■ THE RECORDS:
* * * * * * *

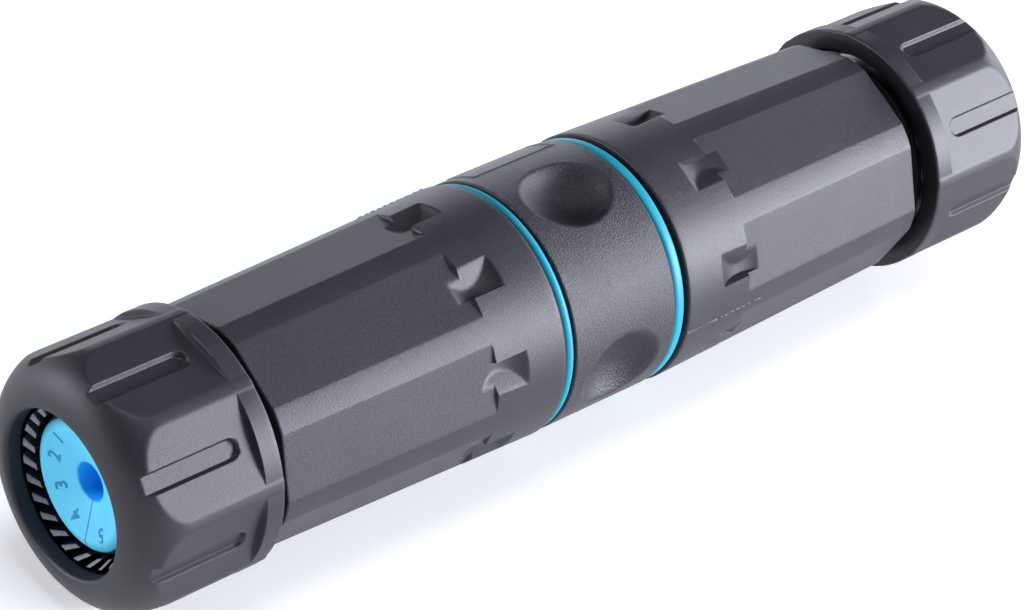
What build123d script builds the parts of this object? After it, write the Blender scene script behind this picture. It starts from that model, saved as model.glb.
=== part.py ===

* * * * * * *

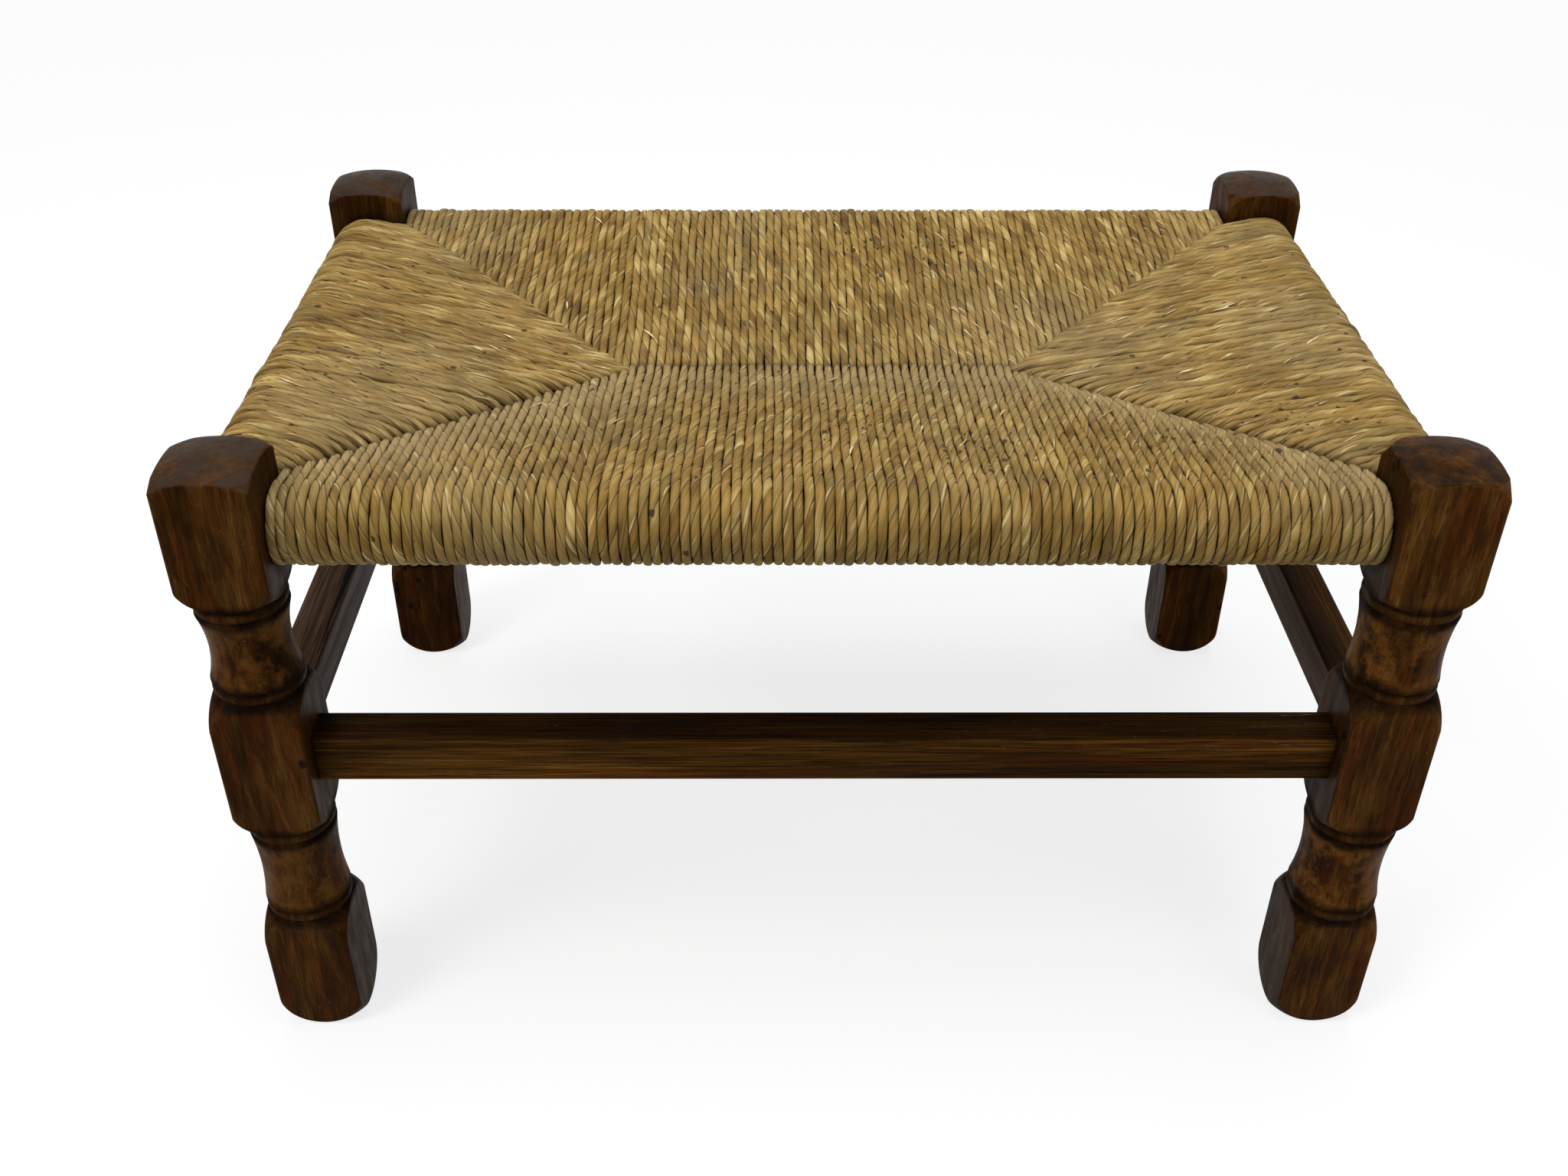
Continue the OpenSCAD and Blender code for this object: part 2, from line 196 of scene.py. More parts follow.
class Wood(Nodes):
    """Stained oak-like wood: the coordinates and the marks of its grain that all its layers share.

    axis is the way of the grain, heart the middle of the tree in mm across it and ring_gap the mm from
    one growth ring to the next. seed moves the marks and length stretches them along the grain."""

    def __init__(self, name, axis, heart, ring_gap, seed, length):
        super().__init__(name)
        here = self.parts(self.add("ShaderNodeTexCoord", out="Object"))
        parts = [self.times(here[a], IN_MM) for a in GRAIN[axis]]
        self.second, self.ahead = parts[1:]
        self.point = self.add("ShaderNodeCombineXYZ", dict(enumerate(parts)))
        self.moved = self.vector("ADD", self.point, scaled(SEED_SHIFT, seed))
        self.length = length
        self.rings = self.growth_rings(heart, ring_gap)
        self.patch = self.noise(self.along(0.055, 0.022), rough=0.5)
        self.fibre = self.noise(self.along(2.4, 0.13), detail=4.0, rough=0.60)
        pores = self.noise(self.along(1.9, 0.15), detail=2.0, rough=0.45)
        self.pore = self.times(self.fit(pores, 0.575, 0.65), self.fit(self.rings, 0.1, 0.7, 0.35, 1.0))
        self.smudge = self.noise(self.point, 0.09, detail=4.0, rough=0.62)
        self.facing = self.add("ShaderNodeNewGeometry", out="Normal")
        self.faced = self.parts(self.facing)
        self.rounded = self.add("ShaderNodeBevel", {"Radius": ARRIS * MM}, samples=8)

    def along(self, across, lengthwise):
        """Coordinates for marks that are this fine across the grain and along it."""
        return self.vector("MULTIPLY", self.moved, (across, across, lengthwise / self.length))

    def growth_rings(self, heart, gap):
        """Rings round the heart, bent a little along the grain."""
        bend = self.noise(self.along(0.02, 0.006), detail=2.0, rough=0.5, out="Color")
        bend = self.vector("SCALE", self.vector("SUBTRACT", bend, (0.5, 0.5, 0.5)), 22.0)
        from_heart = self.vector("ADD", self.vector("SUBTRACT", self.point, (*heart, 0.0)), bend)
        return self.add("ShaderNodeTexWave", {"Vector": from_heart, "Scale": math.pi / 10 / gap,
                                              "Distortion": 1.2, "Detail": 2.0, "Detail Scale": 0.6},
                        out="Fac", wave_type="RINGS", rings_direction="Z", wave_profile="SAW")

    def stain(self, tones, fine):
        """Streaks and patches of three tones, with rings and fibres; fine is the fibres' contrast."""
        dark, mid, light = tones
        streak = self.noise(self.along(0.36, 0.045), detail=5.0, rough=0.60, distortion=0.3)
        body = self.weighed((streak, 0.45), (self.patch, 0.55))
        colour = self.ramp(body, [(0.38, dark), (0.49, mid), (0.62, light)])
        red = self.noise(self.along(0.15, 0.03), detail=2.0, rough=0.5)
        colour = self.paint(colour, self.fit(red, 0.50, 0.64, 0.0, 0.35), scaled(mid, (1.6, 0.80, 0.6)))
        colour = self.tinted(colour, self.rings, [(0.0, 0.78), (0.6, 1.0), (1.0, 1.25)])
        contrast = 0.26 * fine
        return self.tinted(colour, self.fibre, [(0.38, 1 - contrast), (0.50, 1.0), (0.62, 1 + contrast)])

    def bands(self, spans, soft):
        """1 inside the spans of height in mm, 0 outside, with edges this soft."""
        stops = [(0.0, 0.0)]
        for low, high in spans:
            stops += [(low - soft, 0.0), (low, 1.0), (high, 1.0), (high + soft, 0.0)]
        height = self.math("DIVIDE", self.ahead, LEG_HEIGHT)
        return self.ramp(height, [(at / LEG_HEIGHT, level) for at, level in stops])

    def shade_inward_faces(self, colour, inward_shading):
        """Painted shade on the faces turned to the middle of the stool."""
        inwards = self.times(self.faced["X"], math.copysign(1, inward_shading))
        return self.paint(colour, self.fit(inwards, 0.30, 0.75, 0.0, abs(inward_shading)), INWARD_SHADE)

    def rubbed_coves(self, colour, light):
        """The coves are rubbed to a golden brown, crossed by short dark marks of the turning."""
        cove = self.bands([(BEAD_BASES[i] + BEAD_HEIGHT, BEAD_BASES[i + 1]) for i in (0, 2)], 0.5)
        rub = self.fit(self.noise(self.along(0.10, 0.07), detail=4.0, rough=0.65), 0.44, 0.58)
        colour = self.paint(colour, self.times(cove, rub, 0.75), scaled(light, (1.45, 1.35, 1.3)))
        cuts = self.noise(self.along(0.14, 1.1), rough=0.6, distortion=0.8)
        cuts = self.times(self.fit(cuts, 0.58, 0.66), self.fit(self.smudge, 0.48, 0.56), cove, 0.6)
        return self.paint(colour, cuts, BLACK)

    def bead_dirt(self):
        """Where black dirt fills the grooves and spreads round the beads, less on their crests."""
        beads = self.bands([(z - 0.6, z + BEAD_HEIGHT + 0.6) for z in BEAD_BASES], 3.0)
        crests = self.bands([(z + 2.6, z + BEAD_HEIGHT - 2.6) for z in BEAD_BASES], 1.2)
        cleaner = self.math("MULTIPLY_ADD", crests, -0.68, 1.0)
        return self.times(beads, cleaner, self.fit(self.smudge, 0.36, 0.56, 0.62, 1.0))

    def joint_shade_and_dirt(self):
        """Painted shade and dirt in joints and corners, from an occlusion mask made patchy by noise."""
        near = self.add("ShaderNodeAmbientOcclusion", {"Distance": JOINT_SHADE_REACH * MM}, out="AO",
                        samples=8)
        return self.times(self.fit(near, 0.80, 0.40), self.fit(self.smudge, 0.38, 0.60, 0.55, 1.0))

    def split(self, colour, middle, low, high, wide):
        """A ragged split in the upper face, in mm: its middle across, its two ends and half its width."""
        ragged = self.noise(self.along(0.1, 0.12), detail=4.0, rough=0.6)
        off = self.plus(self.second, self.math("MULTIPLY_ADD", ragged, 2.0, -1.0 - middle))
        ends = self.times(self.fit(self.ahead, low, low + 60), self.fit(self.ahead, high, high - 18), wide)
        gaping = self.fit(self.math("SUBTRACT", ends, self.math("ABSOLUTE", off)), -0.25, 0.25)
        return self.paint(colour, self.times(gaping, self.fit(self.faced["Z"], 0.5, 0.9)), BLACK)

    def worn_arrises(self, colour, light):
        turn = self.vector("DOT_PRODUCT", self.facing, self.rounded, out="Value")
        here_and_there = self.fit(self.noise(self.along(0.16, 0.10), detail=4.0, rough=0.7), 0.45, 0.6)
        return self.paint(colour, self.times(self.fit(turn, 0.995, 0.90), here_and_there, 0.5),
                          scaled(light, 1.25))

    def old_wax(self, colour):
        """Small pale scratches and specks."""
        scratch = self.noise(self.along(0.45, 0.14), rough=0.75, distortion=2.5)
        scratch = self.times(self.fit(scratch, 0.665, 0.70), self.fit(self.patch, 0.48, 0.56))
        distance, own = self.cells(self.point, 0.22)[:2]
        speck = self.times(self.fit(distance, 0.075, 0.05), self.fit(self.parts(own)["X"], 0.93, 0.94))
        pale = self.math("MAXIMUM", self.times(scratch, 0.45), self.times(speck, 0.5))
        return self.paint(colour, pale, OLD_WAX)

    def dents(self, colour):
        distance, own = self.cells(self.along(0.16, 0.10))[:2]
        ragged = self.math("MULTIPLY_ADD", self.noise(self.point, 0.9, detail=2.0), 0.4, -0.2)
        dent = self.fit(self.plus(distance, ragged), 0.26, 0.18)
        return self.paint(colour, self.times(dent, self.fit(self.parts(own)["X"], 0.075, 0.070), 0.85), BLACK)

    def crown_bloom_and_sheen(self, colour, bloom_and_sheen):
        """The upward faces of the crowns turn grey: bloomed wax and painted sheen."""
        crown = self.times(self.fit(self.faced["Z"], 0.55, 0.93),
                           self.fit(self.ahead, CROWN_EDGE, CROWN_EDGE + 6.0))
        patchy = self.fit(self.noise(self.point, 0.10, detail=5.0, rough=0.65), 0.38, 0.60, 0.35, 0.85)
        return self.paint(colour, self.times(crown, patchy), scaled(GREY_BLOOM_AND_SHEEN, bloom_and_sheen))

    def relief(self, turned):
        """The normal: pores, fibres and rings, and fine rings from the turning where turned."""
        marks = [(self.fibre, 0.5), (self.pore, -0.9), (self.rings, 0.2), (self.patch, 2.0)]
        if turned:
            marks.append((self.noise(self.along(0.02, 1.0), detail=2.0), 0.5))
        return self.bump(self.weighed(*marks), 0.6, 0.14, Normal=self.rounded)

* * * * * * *

■ JOB: Look through the material above and pick out each line holding the word "that".

■ TASK SOLUTION:
What build123d script builds the parts of this object? After it, write the Blender scene script behind this picture. It starts from that model, saved as model.glb.
    """Stained oak-like wood: the coordinates and the marks of its grain that all its layers share.
        """Coordinates for marks that are this fine across the grain and along it."""